The Portable Radio album is one of those that you are almost by default expected to introduce as “nothing new under the sun” while immediately balancing this by saying “but it doesn’t matter, when it is this good”. While that may be an example of pop journalism cliché, it  certainly holds true in this case. 

Already album opener and single cut ‘Hot Toddy’ sweeps you away with a summery feeling of love and beautiful harmonies. The quality is sustained throughout and even though the album was pieced together separately by the members due to the pandemic, it sounds incredibly organic. Colour me impressed!

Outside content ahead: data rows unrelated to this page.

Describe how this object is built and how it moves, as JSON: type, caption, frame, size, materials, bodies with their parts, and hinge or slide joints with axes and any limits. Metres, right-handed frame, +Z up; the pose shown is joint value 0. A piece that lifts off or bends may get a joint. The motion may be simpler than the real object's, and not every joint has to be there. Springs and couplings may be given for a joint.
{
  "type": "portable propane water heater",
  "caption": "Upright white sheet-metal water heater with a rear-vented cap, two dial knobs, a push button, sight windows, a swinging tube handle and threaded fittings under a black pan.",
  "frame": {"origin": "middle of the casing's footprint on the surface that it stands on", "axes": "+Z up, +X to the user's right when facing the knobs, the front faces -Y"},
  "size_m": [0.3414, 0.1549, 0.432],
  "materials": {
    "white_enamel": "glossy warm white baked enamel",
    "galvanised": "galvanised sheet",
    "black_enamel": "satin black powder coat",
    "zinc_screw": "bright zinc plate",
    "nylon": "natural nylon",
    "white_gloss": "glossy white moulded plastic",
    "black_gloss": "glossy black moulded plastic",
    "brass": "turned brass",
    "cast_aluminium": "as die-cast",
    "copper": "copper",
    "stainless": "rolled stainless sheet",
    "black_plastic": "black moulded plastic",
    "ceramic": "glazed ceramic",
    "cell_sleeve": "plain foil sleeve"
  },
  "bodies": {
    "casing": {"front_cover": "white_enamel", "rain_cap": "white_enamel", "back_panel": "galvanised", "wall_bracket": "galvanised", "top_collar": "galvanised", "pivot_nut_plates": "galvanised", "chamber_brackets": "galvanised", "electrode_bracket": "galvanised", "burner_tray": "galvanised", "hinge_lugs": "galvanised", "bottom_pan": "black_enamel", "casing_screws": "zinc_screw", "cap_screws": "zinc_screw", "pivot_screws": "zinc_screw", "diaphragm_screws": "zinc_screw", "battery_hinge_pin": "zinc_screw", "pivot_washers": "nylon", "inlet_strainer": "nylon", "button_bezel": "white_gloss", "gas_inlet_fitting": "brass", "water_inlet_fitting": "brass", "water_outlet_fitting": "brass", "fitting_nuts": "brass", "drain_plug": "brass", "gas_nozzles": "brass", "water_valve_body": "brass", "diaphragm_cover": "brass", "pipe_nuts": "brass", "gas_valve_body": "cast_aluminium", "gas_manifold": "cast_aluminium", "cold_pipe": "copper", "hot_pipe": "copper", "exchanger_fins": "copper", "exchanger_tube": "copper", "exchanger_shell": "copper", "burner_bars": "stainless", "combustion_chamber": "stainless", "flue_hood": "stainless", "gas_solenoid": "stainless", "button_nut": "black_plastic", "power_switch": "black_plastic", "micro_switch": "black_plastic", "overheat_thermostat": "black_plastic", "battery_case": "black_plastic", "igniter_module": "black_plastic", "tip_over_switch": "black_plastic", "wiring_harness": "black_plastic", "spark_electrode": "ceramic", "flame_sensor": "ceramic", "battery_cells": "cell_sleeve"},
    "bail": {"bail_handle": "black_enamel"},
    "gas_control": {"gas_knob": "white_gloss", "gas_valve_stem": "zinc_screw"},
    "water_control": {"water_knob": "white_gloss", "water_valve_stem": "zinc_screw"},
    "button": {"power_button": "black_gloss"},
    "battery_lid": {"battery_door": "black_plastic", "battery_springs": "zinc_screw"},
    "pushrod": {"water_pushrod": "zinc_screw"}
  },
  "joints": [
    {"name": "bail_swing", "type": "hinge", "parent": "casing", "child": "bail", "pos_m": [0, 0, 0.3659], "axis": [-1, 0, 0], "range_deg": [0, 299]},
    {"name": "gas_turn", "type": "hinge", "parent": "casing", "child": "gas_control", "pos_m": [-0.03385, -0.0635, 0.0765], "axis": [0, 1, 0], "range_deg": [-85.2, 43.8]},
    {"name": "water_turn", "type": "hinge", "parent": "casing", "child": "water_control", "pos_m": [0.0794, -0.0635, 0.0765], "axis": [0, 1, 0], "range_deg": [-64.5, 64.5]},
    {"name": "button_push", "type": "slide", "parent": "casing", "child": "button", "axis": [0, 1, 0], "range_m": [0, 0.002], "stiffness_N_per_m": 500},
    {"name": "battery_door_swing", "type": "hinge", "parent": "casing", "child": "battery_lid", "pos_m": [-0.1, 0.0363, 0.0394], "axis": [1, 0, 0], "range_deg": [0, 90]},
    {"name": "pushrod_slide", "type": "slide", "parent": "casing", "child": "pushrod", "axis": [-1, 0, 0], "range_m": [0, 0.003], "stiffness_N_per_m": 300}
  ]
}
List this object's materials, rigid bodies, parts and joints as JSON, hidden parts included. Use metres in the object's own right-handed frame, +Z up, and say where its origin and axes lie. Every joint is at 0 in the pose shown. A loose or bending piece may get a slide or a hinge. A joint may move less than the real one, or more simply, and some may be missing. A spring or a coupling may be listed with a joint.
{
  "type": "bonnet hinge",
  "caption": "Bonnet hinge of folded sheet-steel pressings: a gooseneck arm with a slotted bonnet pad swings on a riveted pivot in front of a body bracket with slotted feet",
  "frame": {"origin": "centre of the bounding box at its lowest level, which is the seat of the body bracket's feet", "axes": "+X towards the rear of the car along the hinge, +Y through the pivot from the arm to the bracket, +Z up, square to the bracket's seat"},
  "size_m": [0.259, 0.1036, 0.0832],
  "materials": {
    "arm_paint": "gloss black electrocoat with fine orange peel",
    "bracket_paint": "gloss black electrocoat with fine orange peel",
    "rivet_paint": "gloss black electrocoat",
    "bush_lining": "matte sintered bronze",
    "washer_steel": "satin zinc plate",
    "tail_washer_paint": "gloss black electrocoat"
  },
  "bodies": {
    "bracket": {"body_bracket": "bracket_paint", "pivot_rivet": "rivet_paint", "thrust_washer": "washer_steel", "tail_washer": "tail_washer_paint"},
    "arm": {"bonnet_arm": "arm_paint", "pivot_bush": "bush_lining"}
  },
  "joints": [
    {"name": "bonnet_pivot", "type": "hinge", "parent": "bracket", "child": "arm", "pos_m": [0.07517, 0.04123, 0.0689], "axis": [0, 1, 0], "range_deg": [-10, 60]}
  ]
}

So here you are, Beatlesque pop, filtered through a love for Brian Wilson but reflected trough a lockdown prism. You know you want it.

TT Reuter – IV

40 years after ‘III’, which was a live album, and 41 years after their masterpiece ‘Sång, Dans, Sex’, ‘IV’ is finally here. Recorded with three of the band’s original members back in 2015, but never finished when guitarist Peter Puders sadly died in 2017, only 58 years old.

A few years earlier, the band had started playing live again and I remember hearing some of the tracks on this album back then mixed in with older material. Back then, I was amazed at how well they fit in with their classic early material. Hearing the studio versions now, they still manage to stand well on their own, and Puders’ guitar playing is heavily featured throughout.

Some tracks in particular shine, namely ‘Vem äger rymden?’ which was released as a single, and the two long tracks ending the album; ‘Cabal’ and ‘Se dig inte om igen’. These tracks alone were absolutely worth the long wait. TT Reuter are back!